Exercise goal -
Write out the whole listing word for word.

Supplied data -
□ □ □ □ □

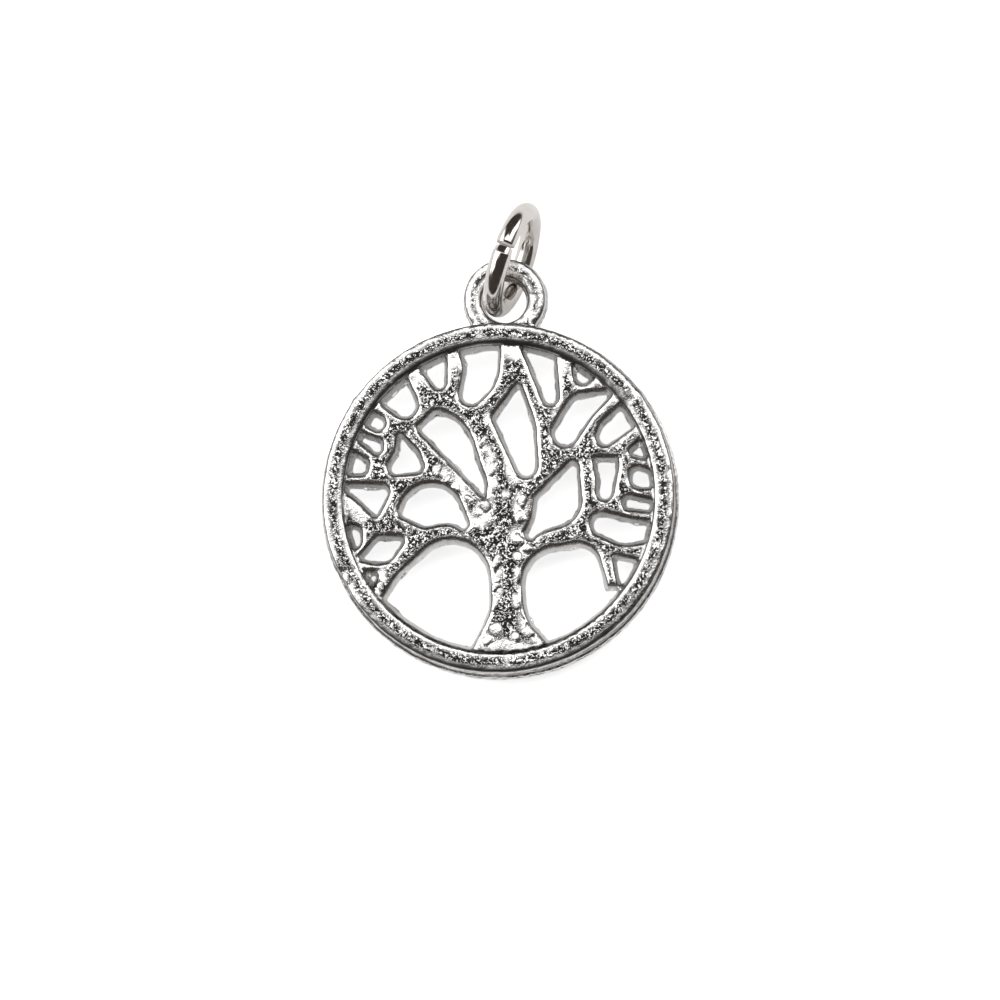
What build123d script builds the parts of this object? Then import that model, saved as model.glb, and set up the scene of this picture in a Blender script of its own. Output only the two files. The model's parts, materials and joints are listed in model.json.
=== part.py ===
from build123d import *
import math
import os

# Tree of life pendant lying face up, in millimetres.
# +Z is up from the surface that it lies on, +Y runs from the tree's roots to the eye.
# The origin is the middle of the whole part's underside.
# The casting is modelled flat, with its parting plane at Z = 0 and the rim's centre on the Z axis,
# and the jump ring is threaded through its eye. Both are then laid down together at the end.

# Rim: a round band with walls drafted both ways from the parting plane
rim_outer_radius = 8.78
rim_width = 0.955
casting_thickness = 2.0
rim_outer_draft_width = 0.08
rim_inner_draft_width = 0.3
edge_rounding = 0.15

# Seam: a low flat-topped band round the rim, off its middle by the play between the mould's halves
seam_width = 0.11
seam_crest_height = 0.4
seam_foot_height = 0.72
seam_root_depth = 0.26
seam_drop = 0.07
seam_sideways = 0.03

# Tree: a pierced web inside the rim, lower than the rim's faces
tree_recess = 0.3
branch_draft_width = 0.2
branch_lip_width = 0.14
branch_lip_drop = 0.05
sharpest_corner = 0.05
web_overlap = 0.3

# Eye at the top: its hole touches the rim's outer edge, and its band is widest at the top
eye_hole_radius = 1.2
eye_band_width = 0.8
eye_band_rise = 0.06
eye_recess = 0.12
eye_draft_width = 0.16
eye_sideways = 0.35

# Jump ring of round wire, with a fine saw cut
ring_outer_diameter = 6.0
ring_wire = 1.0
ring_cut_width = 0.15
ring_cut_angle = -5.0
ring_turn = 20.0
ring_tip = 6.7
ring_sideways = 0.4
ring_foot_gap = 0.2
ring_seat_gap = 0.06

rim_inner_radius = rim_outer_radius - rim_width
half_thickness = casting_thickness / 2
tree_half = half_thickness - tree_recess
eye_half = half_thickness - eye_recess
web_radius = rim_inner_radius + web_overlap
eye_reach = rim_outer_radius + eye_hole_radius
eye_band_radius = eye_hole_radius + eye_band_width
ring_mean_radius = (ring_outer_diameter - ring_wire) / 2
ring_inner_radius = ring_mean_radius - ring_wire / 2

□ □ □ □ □

Solution -
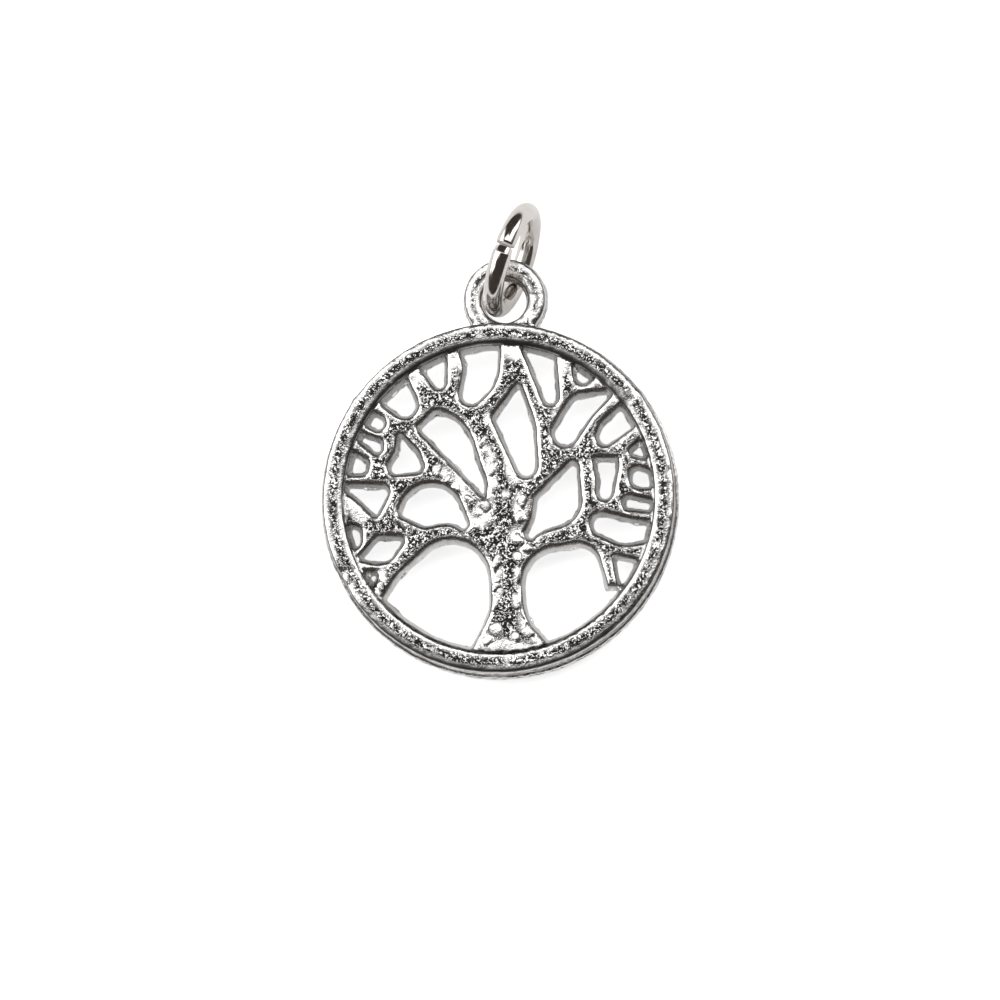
What build123d script builds the parts of this object? Then import that model, saved as model.glb, and set up the scene of this picture in a Blender script of its own. Output only the two files. The model's parts, materials and joints are listed in model.json.
=== part.py ===
from build123d import *
import math
import os

# Tree of life pendant lying face up, in millimetres.
# +Z is up from the surface that it lies on, +Y runs from the tree's roots to the eye.
# The origin is the middle of the whole part's underside.
# The casting is modelled flat, with its parting plane at Z = 0 and the rim's centre on the Z axis,
# and the jump ring is threaded through its eye. Both are then laid down together at the end.

# Rim: a round band with walls drafted both ways from the parting plane
rim_outer_radius = 8.78
rim_width = 0.955
casting_thickness = 2.0
rim_outer_draft_width = 0.08
rim_inner_draft_width = 0.3
edge_rounding = 0.15

# Seam: a low flat-topped band round the rim, off its middle by the play between the mould's halves
seam_width = 0.11
seam_crest_height = 0.4
seam_foot_height = 0.72
seam_root_depth = 0.26
seam_drop = 0.07
seam_sideways = 0.03

# Tree: a pierced web inside the rim, lower than the rim's faces
tree_recess = 0.3
branch_draft_width = 0.2
branch_lip_width = 0.14
branch_lip_drop = 0.05
sharpest_corner = 0.05
web_overlap = 0.3

# Eye at the top: its hole touches the rim's outer edge, and its band is widest at the top
eye_hole_radius = 1.2
eye_band_width = 0.8
eye_band_rise = 0.06
eye_recess = 0.12
eye_draft_width = 0.16
eye_sideways = 0.35

# Jump ring of round wire, with a fine saw cut
ring_outer_diameter = 6.0
ring_wire = 1.0
ring_cut_width = 0.15
ring_cut_angle = -5.0
ring_turn = 20.0
ring_tip = 6.7
ring_sideways = 0.4
ring_foot_gap = 0.2
ring_seat_gap = 0.06

rim_inner_radius = rim_outer_radius - rim_width
half_thickness = casting_thickness / 2
tree_half = half_thickness - tree_recess
eye_half = half_thickness - eye_recess
web_radius = rim_inner_radius + web_overlap
eye_reach = rim_outer_radius + eye_hole_radius
eye_band_radius = eye_hole_radius + eye_band_width
ring_mean_radius = (ring_outer_diameter - ring_wire) / 2
ring_inner_radius = ring_mean_radius - ring_wire / 2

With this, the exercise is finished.